== Problem to work on ==
Copy out only those lines running from the line with "inside = half_gear - STAND_SHEET" to the end of the listing, keeping each one exactly as it is.

== Data ==

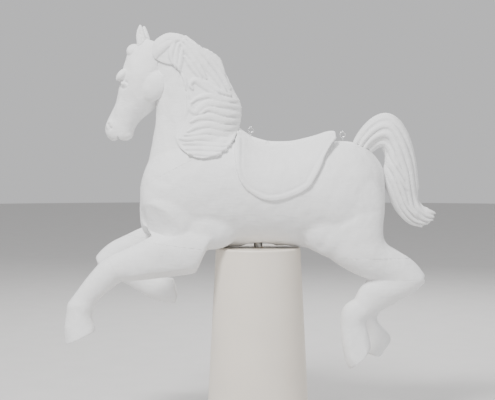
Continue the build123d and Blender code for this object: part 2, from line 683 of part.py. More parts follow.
# ================================================================ drive: gearbox, motor and stand
gear_x, gear_y, gear_z = GEARBOX
half_gear = gear_x / 2
gear_low, gear_high = SHAFT_HEIGHT - gear_z / 2, SHAFT_HEIGHT + gear_z / 2
gear_range = (GEARBOX_OFFSET, GEARBOX_OFFSET + gear_y)
gearbox = block((-half_gear, half_gear), gear_range, (gear_low, gear_high))
nodes["gearbox"] = gearbox - cross_bar(
    SHAFT_RADIUS + RUNNING_GAP, GEARBOX_OFFSET, GEARBOX_OFFSET + GEARBOX_BORE_DEPTH, SHAFT_HEIGHT
)
cover_radius, cover_thick = GEARBOX_COVER
nodes["gearbox_cover"] = cross_bar(cover_radius, gear_range[1], gear_range[1] + cover_thick, SHAFT_HEIGHT)

motor_y = GEARBOX_OFFSET + gear_y / 2
flange_size, flange_thick = MOTOR_FLANGE
motor_radius, motor_length = MOTOR
motor_low = gear_high + flange_thick
fan_low = motor_low + motor_length
fan_radius, fan_height = FAN_COVER
motor = Pos(0, motor_y, gear_high + flange_thick / 2) * Box(flange_size, flange_size, flange_thick)
nodes["motor"] = motor + upright_bar(motor_radius, motor_low, fan_low, 0, motor_y)
nodes["motor_fan_cover"] = upright_bar(fan_radius, fan_low, fan_low + fan_height, 0, motor_y)

stand = block((-half_gear, half_gear), gear_range, (BASE_THICK, gear_low))
inside = half_gear - STAND_SHEET
stand -= block((-inside, inside), gear_range, (BASE_THICK, gear_low - STAND_SHEET))
foot_top = BASE_THICK + STAND_SHEET
stand_screws = []
for side in (-1, 1):
    foot_x = sorted((side * half_gear, side * (half_gear + STAND_FOOT)))
    stand += block(foot_x, gear_range, (BASE_THICK, foot_top))
    for y in (gear_range[0] + STAND_FOOT / 2, gear_range[1] - STAND_FOOT / 2):
        x = side * (half_gear + STAND_FOOT / 2)
        tapping = upright_bar(shank_radius + PRESS_GAP, 0, foot_top, x, y)
        base_plate -= tapping
        stand -= tapping
        head = upright_bar(head_radius, foot_top, foot_top + head_height, x, y)
        stand_screws.append(upright_bar(shank_radius, 1, foot_top, x, y) + head)
nodes["gearbox_stand"] = stand
nodes["stand_screws"] = group(stand_screws)
nodes["base_plate"] = base_plate

# ================================================================ output
os.makedirs("parts", exist_ok=True)
for name, shape in nodes.items():
    export_step(shape, f"parts/{name}.step")
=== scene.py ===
"""A primed carousel horse on its drive column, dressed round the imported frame. Metres, in the same frame."""

import json
import math

import bmesh
import bpy
import numpy as np
from mathutils import Matrix, Vector, noise


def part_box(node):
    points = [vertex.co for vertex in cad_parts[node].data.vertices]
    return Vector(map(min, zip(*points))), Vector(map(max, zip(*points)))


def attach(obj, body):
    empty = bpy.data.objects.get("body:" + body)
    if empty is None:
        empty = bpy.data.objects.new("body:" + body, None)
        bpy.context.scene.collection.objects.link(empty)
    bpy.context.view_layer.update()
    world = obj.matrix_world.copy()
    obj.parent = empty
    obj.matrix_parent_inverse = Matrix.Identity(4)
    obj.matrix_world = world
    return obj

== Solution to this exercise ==
inside = half_gear - STAND_SHEET
stand -= block((-inside, inside), gear_range, (BASE_THICK, gear_low - STAND_SHEET))
foot_top = BASE_THICK + STAND_SHEET
stand_screws = []
for side in (-1, 1):
    foot_x = sorted((side * half_gear, side * (half_gear + STAND_FOOT)))
    stand += block(foot_x, gear_range, (BASE_THICK, foot_top))
    for y in (gear_range[0] + STAND_FOOT / 2, gear_range[1] - STAND_FOOT / 2):
        x = side * (half_gear + STAND_FOOT / 2)
        tapping = upright_bar(shank_radius + PRESS_GAP, 0, foot_top, x, y)
        base_plate -= tapping
        stand -= tapping
        head = upright_bar(head_radius, foot_top, foot_top + head_height, x, y)
        stand_screws.append(upright_bar(shank_radius, 1, foot_top, x, y) + head)
nodes["gearbox_stand"] = stand
nodes["stand_screws"] = group(stand_screws)
nodes["base_plate"] = base_plate

# ================================================================ output
os.makedirs("parts", exist_ok=True)
for name, shape in nodes.items():
    export_step(shape, f"parts/{name}.step")
=== scene.py ===
"""A primed carousel horse on its drive column, dressed round the imported frame. Metres, in the same frame."""

import json
import math

import bmesh
import bpy
import numpy as np
from mathutils import Matrix, Vector, noise


def part_box(node):
    points = [vertex.co for vertex in cad_parts[node].data.vertices]
    return Vector(map(min, zip(*points))), Vector(map(max, zip(*points)))


def attach(obj, body):
    empty = bpy.data.objects.get("body:" + body)
    if empty is None:
        empty = bpy.data.objects.new("body:" + body, None)
        bpy.context.scene.collection.objects.link(empty)
    bpy.context.view_layer.update()
    world = obj.matrix_world.copy()
    obj.parent = empty
    obj.matrix_parent_inverse = Matrix.Identity(4)
    obj.matrix_world = world
    return obj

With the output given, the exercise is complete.